There has been an increase in years spent with diabetes due to trends of continued increases in the incidence of diagnosed diabetes combined with declining mortality, according to research published online in The Lancet Diabetes & Endocrinology.
Edward W. Gregg, PhD, from the CDC in Atlanta, and colleagues linked mortality data and diabetes incidence data obtained from the National Health Interview Survey for 598,216 adults (1985 to 2011). Cohorts were classified as 1985 to 1989, 1990 to 1999 and 2000 to 2011. Gestational diabetes was excluded.
The researchers found that the lifetime risk of diagnosed diabetes from age 20 years was 40.2% for men and 39.6% for women based on 2000 to 2011 data, representing increases of 20 and 13 percentage points, respectively, since 1985 to 1989.

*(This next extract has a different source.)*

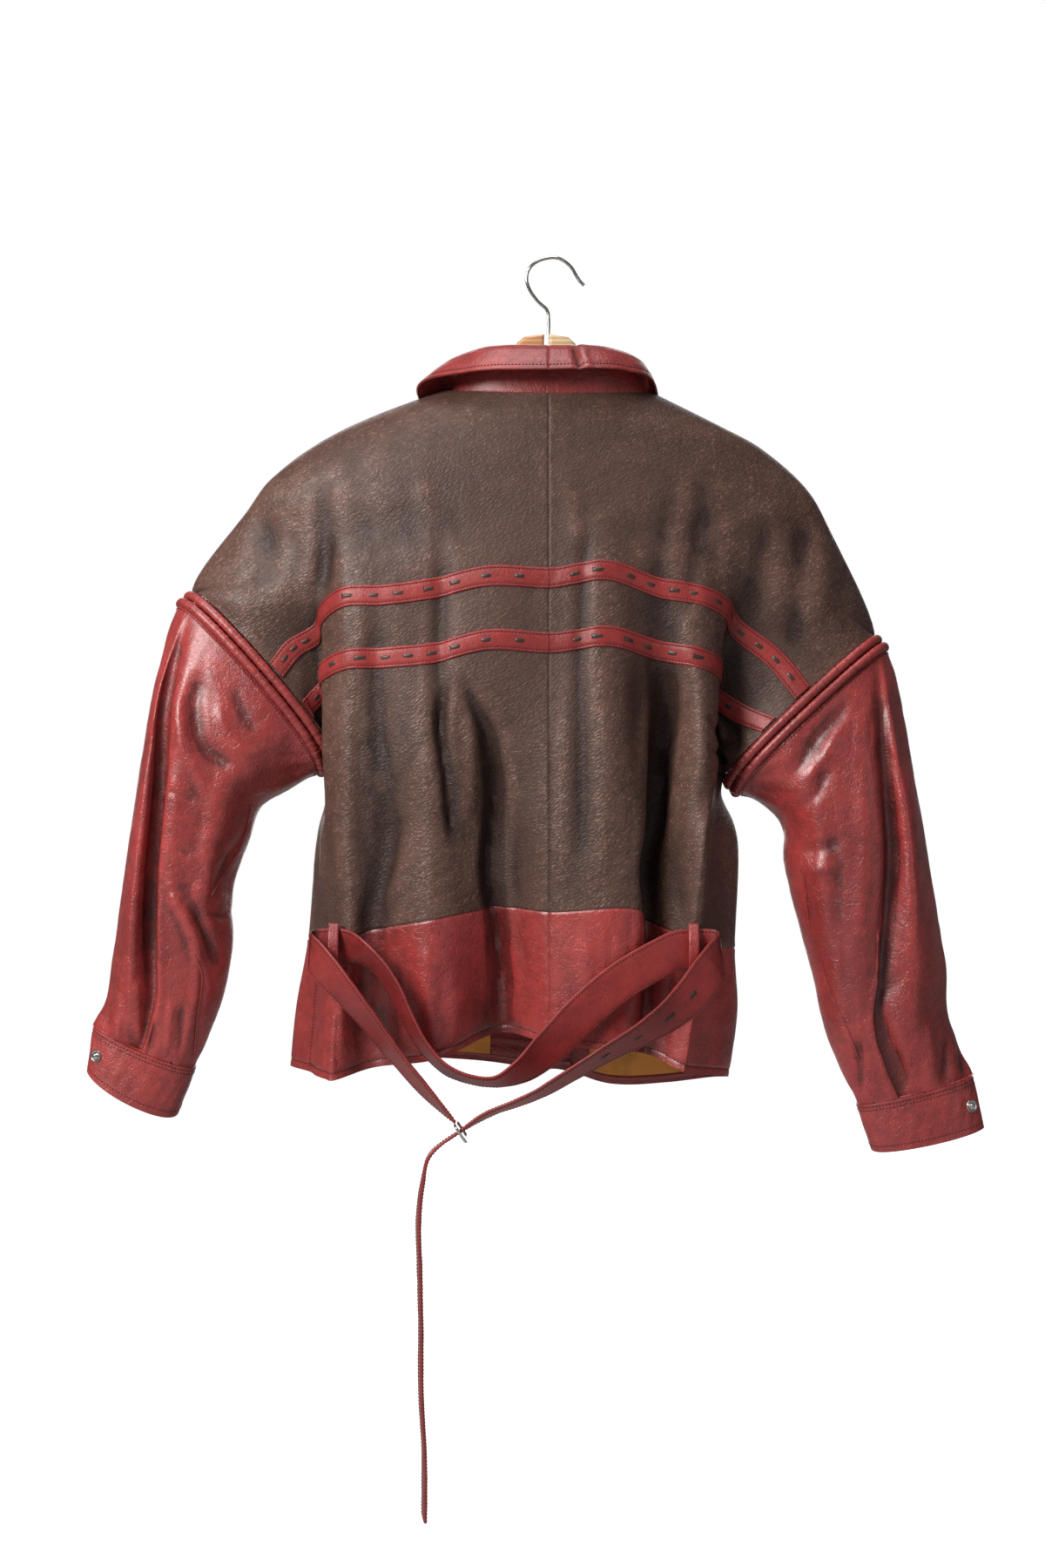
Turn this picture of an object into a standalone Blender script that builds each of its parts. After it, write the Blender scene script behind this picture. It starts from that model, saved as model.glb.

Hispanic men and women, and non-Hispanic black women, for whom lifetime risk now exceeds 50%, had the highest lifetime risks.
When diagnosed at age 40 years, the number of life-years lost to diabetes decreased from 7.7 years in 1990 to 1999 to 5.8 years in 2000 to 2011 in men and from 8.7 to 6.8 years in women over the same period.
Due to the increasing diabetes prevalence, the average number of years lost because of diabetes for the population as a whole increased by 46% in men and 44% in women. Years spent with diabetes increased by 156% in men and by 70% in women.
“As the number of diabetes cases continue to increase and patients live longer there will be a growing demand for health services and extensive costs. More effective lifestyle interventions are urgently needed to reduce the number of new cases in the USA and other developed nations,” Dr. Gregg said in a press release.”
In a linked comment, Lorrainse Lipscombe, MD, of Women’s College Hospital and the University of Toronto in Canada, noted that the diabetes prevalence observed in the study conducted by Gregg and colleagues is likely similar across the developed world. Prevention efforts involving lifestyle changes are therefore extremely important, although “provision of these interventions on an individual basis may not be sustainable.”
“Only a population-based approach to prevention can address a problem of this magnitude. Prevention strategies should include optimization of urban planning, food-marketing policies, and work and school environments that enable individuals to make healthier lifestyle choices,” Lipscombe wrote.
“With an increased focus on interventions aimed at children and their families, there might still be time to change the fate of our future generations by lowering their risk of type 2 diabetes.”